Fort Lauderdale has come a long way
05/23/2010 12:00 AM
05/23/2010 12:28 AM
If you had gone to Fort Lauderdale, Fla., in the 1970s, you would have found a pleasant, fairly nondescript South Florida city with some impressive waterways, a good beach and a rowdy, alcohol-soaked spring-break bacchanalia. That last element might have put it off-limits for you.
Today, it's a much-improved destination. Its beachy charms remain intact, improved by Atlantic Boulevard's handsome oceanfront promenade, built several years ago. The spring-break scene is much tamer than before (despite remnants such as the famous Elbo Room bar). And a number of new attractions and cultural institutions, as well as improved dining and shopping, have greatly raised the level of quality.
And yet, though efforts have been made to redevelop the beachfront with pricey resorts like the W and the St. Regis, there remain quite a few lodging options for $100 or less per night. Just a block or two in from the beach and the stretch of Atlantic Boulevard just south of Sunrise Boulevard are a number of motels, guesthouses and short-term apartment rentals in a grid of streets ending in "-mar" (Terramar, Auramar, Windamar); examples include Vistamar Villa and the Seville Hotel.

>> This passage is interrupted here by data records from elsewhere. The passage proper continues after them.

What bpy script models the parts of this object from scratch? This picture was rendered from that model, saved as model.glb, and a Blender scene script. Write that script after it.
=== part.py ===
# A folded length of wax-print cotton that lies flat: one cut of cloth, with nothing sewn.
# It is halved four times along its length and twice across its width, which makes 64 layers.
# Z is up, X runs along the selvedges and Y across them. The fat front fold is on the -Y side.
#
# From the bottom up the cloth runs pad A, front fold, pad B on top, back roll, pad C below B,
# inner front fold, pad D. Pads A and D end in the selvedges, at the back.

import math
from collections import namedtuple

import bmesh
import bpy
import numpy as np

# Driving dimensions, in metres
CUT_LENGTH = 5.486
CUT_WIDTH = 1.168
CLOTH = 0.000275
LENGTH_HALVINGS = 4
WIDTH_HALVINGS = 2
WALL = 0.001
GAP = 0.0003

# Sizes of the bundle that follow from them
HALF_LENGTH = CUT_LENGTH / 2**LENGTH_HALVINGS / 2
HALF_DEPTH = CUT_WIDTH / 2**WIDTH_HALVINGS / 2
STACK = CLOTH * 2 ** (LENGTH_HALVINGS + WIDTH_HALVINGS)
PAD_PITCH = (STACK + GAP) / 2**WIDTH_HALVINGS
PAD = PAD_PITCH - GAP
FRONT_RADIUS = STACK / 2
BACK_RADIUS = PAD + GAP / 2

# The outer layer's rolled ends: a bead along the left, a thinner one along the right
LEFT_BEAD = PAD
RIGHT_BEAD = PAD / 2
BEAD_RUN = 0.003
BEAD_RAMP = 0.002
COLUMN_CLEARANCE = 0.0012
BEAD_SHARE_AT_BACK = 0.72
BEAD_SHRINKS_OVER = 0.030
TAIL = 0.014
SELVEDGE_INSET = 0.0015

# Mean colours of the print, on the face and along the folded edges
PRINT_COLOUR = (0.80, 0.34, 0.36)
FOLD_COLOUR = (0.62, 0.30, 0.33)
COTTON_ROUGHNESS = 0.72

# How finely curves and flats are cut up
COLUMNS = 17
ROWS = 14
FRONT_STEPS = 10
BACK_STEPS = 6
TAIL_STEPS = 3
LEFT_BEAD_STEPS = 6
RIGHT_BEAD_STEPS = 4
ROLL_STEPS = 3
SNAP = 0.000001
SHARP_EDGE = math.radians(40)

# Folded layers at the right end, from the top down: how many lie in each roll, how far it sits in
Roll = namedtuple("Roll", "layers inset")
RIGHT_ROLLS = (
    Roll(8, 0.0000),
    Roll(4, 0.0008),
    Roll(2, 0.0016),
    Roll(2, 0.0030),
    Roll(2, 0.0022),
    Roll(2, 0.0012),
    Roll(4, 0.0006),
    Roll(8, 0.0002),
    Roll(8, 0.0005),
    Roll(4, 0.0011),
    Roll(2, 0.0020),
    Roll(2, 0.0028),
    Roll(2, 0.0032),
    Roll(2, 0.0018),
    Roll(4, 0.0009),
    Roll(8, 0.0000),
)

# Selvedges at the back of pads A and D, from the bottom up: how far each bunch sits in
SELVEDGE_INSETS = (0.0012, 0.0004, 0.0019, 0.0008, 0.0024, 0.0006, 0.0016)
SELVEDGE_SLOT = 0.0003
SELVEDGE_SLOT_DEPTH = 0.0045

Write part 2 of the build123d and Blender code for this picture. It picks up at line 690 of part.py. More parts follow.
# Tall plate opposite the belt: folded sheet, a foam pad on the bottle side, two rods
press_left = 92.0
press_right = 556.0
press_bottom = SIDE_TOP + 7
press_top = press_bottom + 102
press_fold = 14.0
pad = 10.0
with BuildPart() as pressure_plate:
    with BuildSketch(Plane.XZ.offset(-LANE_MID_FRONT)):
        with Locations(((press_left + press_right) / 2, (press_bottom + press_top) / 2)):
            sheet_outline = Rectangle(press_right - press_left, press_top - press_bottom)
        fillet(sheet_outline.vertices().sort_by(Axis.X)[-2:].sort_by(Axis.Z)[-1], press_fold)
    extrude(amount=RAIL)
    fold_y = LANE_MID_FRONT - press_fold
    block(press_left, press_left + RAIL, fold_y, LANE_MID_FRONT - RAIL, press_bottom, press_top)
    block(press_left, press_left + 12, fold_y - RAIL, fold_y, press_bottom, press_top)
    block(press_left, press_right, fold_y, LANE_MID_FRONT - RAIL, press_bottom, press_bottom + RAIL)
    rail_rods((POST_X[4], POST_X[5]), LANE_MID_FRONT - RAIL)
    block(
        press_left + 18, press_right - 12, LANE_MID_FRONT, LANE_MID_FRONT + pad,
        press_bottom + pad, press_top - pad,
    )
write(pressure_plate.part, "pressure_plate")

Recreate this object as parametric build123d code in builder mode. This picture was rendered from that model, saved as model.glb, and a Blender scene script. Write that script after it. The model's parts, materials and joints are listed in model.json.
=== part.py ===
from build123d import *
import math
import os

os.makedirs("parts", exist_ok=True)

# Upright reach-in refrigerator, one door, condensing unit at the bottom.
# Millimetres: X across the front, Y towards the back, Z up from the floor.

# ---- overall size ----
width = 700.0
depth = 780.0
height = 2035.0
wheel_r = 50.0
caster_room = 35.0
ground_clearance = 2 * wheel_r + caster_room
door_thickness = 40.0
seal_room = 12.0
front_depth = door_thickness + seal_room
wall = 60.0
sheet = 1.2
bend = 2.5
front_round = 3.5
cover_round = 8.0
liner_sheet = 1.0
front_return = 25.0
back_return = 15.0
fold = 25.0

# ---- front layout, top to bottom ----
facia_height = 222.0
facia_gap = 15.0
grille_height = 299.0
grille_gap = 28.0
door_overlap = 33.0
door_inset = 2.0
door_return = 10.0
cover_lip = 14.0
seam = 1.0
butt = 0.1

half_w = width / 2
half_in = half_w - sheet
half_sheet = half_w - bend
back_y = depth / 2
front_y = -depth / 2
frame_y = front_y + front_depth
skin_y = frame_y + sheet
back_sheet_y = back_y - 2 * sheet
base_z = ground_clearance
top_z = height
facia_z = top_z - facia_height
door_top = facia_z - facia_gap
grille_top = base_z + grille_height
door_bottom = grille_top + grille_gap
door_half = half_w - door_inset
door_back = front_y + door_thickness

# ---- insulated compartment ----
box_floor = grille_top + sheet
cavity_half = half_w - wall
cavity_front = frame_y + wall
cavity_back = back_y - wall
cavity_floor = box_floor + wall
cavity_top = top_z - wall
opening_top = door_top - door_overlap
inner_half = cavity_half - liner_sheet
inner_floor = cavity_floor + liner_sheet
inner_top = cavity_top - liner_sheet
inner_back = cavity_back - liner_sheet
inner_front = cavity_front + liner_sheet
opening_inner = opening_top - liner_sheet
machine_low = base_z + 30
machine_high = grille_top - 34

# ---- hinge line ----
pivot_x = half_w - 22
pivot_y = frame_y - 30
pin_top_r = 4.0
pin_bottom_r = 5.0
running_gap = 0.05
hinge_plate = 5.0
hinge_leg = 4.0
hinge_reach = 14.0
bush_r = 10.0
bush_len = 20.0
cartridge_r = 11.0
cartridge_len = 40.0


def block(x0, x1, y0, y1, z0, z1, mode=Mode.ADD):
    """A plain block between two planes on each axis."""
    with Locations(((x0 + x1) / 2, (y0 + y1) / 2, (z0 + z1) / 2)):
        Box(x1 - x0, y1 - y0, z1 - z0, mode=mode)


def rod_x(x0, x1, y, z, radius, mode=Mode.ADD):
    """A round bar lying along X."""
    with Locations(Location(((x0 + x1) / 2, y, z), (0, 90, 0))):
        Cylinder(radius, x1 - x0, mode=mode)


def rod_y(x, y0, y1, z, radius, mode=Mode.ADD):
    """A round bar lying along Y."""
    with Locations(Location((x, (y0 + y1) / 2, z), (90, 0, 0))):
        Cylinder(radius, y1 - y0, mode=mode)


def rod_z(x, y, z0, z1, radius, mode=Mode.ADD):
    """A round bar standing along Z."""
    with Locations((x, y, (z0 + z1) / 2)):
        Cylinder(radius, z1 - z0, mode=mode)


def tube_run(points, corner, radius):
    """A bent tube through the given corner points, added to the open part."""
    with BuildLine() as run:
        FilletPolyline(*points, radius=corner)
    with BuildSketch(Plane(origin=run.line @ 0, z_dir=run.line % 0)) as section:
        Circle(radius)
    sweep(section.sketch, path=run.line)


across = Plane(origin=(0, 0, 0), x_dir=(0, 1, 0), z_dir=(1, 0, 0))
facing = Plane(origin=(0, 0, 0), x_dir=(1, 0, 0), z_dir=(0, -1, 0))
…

You definitely will want to rent a car, as not all sights and attractions are near each other. One popular favorite, a mile in from the beach, is gracious Las Olas Boulevard, with its appealing dining and window-shopping. Continue west and you'll come across fine institutions such as the Museum of Art (marvelous temporary exhibitions, and especially strong in modern art) and the Museum of Discovery and Science (one of the nation's better science museums). Closer to the beach, the International Swimming Hall of Fame, including an aquatic complex, is perfect for South Florida.
If you're a diehard shopper, you'll then head west to Sawgrass Mills, an enormous mall complex that includes many discount outlets and a fun, educational, high-tech attraction: Wannado City, where children play at being firefighters, doctors, archaeologists and other professions.
There's even a bit of bona fide history and ecotourism here. Stranahan House (close to downtown) and Bonnett House (near the beach) are early-20th-century windows into old Florida, while across from the latter is Hugh Taylor Birch State Park, a rare example of an original "tropical hammock" environment, where you can fish, canoe or simply stroll. Out west, the Billie Swamp Safari offers nature tours through the local Seminole Indian reservation via airboat and "swamp buggy."
Incidentally, another popular beach destination in the same county — the city of Hollywood, just south of Fort Lauderdale — also has seen a resurgence, and has its own lively beachfront promenade and charming downtown. It's inordinately popular with Canadians — especially French Canadians — who started wintering in South Florida after a Sunny Isles Motel manager started promoting his and other local properties in Quebec in the 1970s, offering inexpensive bus packages and even bringing Quebecois TV stars down for the winter. When high-rises started replacing Sunny Isles Motels, the scene moved up the coast to Hollywood.
These days, it's estimated that some 750,000 Quebecois still come down every year, often staying for weeks or months in the modest mom-and-pop motels still common here, such as Richard's Motel (doubles from $57), one of several properties run by expatriate Quebecker Richard Clavet.
To top off the appeal of this Florida standout, travelers can print out an online coupon (found at www.Sunny. org/241) entitling them to two-for-one discounts at important Lauderdale-area attractions, good from now until Sept. 30.